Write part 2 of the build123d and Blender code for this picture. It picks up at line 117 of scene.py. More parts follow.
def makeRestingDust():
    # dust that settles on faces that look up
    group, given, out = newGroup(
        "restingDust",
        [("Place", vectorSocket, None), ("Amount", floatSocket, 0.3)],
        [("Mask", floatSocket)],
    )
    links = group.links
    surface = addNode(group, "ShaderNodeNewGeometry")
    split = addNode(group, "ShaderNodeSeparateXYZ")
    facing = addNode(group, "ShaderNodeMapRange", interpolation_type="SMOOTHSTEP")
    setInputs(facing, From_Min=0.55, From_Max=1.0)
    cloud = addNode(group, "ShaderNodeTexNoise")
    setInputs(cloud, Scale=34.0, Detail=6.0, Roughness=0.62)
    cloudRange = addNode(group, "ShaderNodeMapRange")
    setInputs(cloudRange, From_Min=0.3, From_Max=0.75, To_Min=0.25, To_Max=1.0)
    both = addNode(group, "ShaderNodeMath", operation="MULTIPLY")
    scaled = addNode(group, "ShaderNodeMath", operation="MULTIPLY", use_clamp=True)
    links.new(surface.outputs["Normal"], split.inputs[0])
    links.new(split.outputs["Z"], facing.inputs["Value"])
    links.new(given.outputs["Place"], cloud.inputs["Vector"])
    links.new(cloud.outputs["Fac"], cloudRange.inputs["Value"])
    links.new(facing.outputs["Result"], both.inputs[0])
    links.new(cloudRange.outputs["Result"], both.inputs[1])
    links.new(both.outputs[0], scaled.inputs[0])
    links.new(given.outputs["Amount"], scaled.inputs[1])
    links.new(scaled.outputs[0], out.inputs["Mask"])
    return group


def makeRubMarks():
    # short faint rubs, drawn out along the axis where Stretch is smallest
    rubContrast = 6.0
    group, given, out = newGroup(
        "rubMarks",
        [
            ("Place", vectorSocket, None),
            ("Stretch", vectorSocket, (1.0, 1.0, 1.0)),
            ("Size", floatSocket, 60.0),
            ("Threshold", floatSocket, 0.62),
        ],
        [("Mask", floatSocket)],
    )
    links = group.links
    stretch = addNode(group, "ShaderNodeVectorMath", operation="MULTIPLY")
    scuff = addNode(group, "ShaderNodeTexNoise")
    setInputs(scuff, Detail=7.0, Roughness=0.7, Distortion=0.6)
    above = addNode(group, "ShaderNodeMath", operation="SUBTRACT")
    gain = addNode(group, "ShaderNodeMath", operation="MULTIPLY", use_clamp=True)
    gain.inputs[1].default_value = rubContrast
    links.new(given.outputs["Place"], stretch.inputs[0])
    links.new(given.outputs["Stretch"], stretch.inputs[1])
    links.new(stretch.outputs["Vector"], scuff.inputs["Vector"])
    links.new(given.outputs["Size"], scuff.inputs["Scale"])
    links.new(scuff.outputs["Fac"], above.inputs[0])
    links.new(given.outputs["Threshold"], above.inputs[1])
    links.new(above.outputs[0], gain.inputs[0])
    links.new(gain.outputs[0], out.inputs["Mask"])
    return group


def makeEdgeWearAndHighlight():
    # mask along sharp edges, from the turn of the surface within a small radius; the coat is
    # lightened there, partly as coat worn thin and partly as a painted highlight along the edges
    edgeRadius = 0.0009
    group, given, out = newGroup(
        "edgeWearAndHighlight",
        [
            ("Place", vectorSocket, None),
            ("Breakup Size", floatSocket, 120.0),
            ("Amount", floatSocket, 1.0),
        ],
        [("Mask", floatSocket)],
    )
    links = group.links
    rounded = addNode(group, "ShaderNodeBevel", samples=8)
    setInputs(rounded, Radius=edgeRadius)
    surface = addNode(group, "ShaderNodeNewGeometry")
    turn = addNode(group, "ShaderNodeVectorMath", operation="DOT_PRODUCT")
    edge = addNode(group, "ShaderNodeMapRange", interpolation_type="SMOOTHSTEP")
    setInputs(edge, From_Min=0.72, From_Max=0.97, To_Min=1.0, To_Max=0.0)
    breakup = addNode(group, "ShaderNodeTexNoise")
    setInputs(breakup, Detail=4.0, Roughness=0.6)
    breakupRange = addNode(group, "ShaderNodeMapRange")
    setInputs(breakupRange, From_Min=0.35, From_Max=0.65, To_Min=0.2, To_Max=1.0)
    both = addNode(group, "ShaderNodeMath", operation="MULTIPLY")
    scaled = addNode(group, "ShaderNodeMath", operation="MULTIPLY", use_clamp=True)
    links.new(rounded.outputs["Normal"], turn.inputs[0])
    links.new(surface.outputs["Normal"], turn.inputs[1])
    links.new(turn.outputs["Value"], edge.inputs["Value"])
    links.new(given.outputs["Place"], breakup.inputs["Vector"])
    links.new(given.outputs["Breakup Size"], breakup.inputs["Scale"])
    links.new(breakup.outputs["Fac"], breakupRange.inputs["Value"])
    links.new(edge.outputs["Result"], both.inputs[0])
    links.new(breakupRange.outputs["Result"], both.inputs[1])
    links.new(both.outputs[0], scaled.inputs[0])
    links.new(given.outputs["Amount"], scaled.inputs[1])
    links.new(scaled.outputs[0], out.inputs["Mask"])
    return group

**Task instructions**
Copy all data exactly, start to finish.

**Answer in full**
Write part 2 of the build123d and Blender code for this picture. It picks up at line 117 of scene.py. More parts follow.
def makeRestingDust():
    # dust that settles on faces that look up
    group, given, out = newGroup(
        "restingDust",
        [("Place", vectorSocket, None), ("Amount", floatSocket, 0.3)],
        [("Mask", floatSocket)],
    )
    links = group.links
    surface = addNode(group, "ShaderNodeNewGeometry")
    split = addNode(group, "ShaderNodeSeparateXYZ")
    facing = addNode(group, "ShaderNodeMapRange", interpolation_type="SMOOTHSTEP")
    setInputs(facing, From_Min=0.55, From_Max=1.0)
    cloud = addNode(group, "ShaderNodeTexNoise")
    setInputs(cloud, Scale=34.0, Detail=6.0, Roughness=0.62)
    cloudRange = addNode(group, "ShaderNodeMapRange")
    setInputs(cloudRange, From_Min=0.3, From_Max=0.75, To_Min=0.25, To_Max=1.0)
    both = addNode(group, "ShaderNodeMath", operation="MULTIPLY")
    scaled = addNode(group, "ShaderNodeMath", operation="MULTIPLY", use_clamp=True)
    links.new(surface.outputs["Normal"], split.inputs[0])
    links.new(split.outputs["Z"], facing.inputs["Value"])
    links.new(given.outputs["Place"], cloud.inputs["Vector"])
    links.new(cloud.outputs["Fac"], cloudRange.inputs["Value"])
    links.new(facing.outputs["Result"], both.inputs[0])
    links.new(cloudRange.outputs["Result"], both.inputs[1])
    links.new(both.outputs[0], scaled.inputs[0])
    links.new(given.outputs["Amount"], scaled.inputs[1])
    links.new(scaled.outputs[0], out.inputs["Mask"])
    return group


def makeRubMarks():
    # short faint rubs, drawn out along the axis where Stretch is smallest
    rubContrast = 6.0
    group, given, out = newGroup(
        "rubMarks",
        [
            ("Place", vectorSocket, None),
            ("Stretch", vectorSocket, (1.0, 1.0, 1.0)),
            ("Size", floatSocket, 60.0),
            ("Threshold", floatSocket, 0.62),
        ],
        [("Mask", floatSocket)],
    )
    links = group.links
    stretch = addNode(group, "ShaderNodeVectorMath", operation="MULTIPLY")
    scuff = addNode(group, "ShaderNodeTexNoise")
    setInputs(scuff, Detail=7.0, Roughness=0.7, Distortion=0.6)
    above = addNode(group, "ShaderNodeMath", operation="SUBTRACT")
    gain = addNode(group, "ShaderNodeMath", operation="MULTIPLY", use_clamp=True)
    gain.inputs[1].default_value = rubContrast
    links.new(given.outputs["Place"], stretch.inputs[0])
    links.new(given.outputs["Stretch"], stretch.inputs[1])
    links.new(stretch.outputs["Vector"], scuff.inputs["Vector"])
    links.new(given.outputs["Size"], scuff.inputs["Scale"])
    links.new(scuff.outputs["Fac"], above.inputs[0])
    links.new(given.outputs["Threshold"], above.inputs[1])
    links.new(above.outputs[0], gain.inputs[0])
    links.new(gain.outputs[0], out.inputs["Mask"])
    return group


def makeEdgeWearAndHighlight():
    # mask along sharp edges, from the turn of the surface within a small radius; the coat is
    # lightened there, partly as coat worn thin and partly as a painted highlight along the edges
    edgeRadius = 0.0009
    group, given, out = newGroup(
        "edgeWearAndHighlight",
        [
            ("Place", vectorSocket, None),
            ("Breakup Size", floatSocket, 120.0),
            ("Amount", floatSocket, 1.0),
        ],
        [("Mask", floatSocket)],
    )
    links = group.links
    rounded = addNode(group, "ShaderNodeBevel", samples=8)
    setInputs(rounded, Radius=edgeRadius)
    surface = addNode(group, "ShaderNodeNewGeometry")
    turn = addNode(group, "ShaderNodeVectorMath", operation="DOT_PRODUCT")
    edge = addNode(group, "ShaderNodeMapRange", interpolation_type="SMOOTHSTEP")
    setInputs(edge, From_Min=0.72, From_Max=0.97, To_Min=1.0, To_Max=0.0)
    breakup = addNode(group, "ShaderNodeTexNoise")
    setInputs(breakup, Detail=4.0, Roughness=0.6)
    breakupRange = addNode(group, "ShaderNodeMapRange")
    setInputs(breakupRange, From_Min=0.35, From_Max=0.65, To_Min=0.2, To_Max=1.0)
    both = addNode(group, "ShaderNodeMath", operation="MULTIPLY")
    scaled = addNode(group, "ShaderNodeMath", operation="MULTIPLY", use_clamp=True)
    links.new(rounded.outputs["Normal"], turn.inputs[0])
    links.new(surface.outputs["Normal"], turn.inputs[1])
    links.new(turn.outputs["Value"], edge.inputs["Value"])
    links.new(given.outputs["Place"], breakup.inputs["Vector"])
    links.new(given.outputs["Breakup Size"], breakup.inputs["Scale"])
    links.new(breakup.outputs["Fac"], breakupRange.inputs["Value"])
    links.new(edge.outputs["Result"], both.inputs[0])
    links.new(breakupRange.outputs["Result"], both.inputs[1])
    links.new(both.outputs[0], scaled.inputs[0])
    links.new(given.outputs["Amount"], scaled.inputs[1])
    links.new(scaled.outputs[0], out.inputs["Mask"])
    return group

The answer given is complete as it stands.